At 8:45 this morning, a hijacked plane crashed into one of the two towers of the World Trade Center in New York City. Just 18 minutes later, another plane crashed into the other tower. Shortly after that, a third plane crashed into the Pentagon, and a fourth plane crashed near Pittsburgh, Pennsylvania. Both towers of the World Trade Center collapsed, and there is no telling how many people died because of these events. To me, that seems like trying to count the hairs on my head. Only God knows the truth about those numbers; we can only estimate. But more importantly, He knows the names of each person, and He knows the condition of their hearts and souls.

It's hard to sit down and write about my thoughts. My mind is as chaotic as the New York streets, thoughts intruding like many voices being drowned out by one another. Some would call me pessimistic, but I fear that this is only the first day in a long part of American history. It isn't just because people keep talking about history being changed. It's because these acts were so obviously deliberate and so cruel--and cruel is a mild descriptor. What will have happened between now and the time when you are old enough to read and appreciate this? When I was a teenager, I often read that my peers feared nuclear war. I remember reading a fictional account of a family's survival after nuclear war,and thinking it was just science fiction. Why fear something so abstract? War was something I read about in my history classes. I couldn't live my life being afraid of it.

But history takes on an entirely new meaning when I begin to live it. Of course, I've always been living it; but now I have become a part of something you will read about in your history books. ... And God's gentle tugging at my heart, "Do not fear," is not so easy to obey. America is a big country. Would war affect only strategic points? Just where are those? Washington, D.C.; New York; Houston; Miami... Where else? Boston? Los Angeles? I suppose it depends on the reasons for the attack. But what are those reasons? I could talk about how fear makes it hard to think rationally; but war is not rational, and whether I like the sound of it or not I know that this is what war is made of. We in America like to take comfort in thinking we will retalliate and punish the offending people--probably the offending nation, including innocents--and life will return to some semblance of normalcy. I cannot believe that it could be so easy. War is a series of cruelties exchanged back and forth. When is a war won? Who knows? We can't put a nation on trial and sentence it to life--or death--in prison. And war eventually ceases to respect strategic targets. Other damege is done along the way. Where will that damage be in America?

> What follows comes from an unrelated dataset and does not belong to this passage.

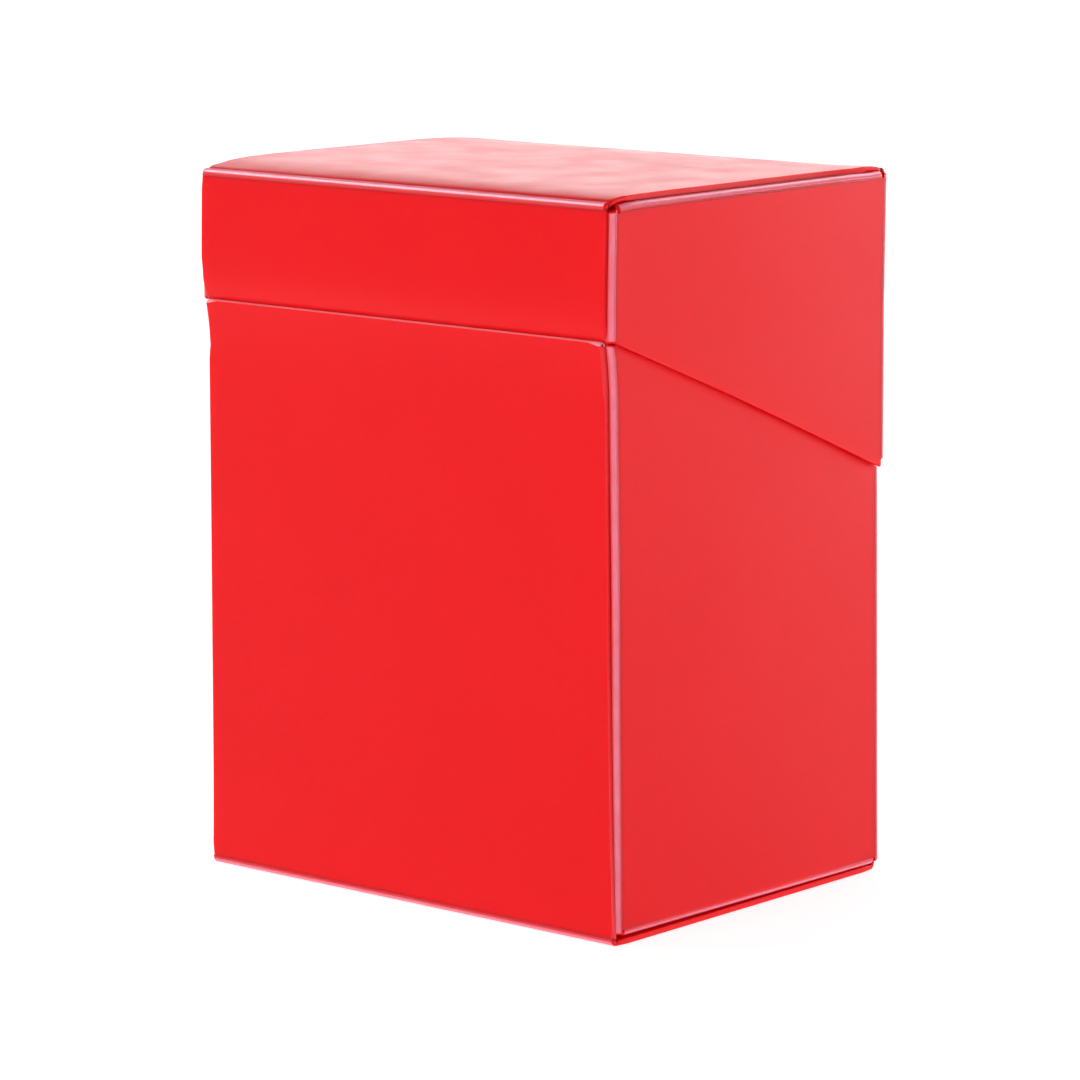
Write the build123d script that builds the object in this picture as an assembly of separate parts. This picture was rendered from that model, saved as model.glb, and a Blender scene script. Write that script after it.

Yet life must go on as if all is well. While listening to live broadcasts of the news, I must hold you and rock you as if I am calm. Perhaps we should have turned off the radios. The news would be replayed all day. Why keep it on? Because keeping it onsomehow made us feel like we were actively caring about what was happening rather than ignoring it. To turn it off would have been an act of shielding our eyes, turning away from the suffering of our country. Yet at some point I must turn my attention to what I CAN do, what I MUST do here and now, to the baby in my arms who is not afraid but simply craves a feeling of safety and closeness with a caregiver. May God grant me the strength I need to go on with such tasks.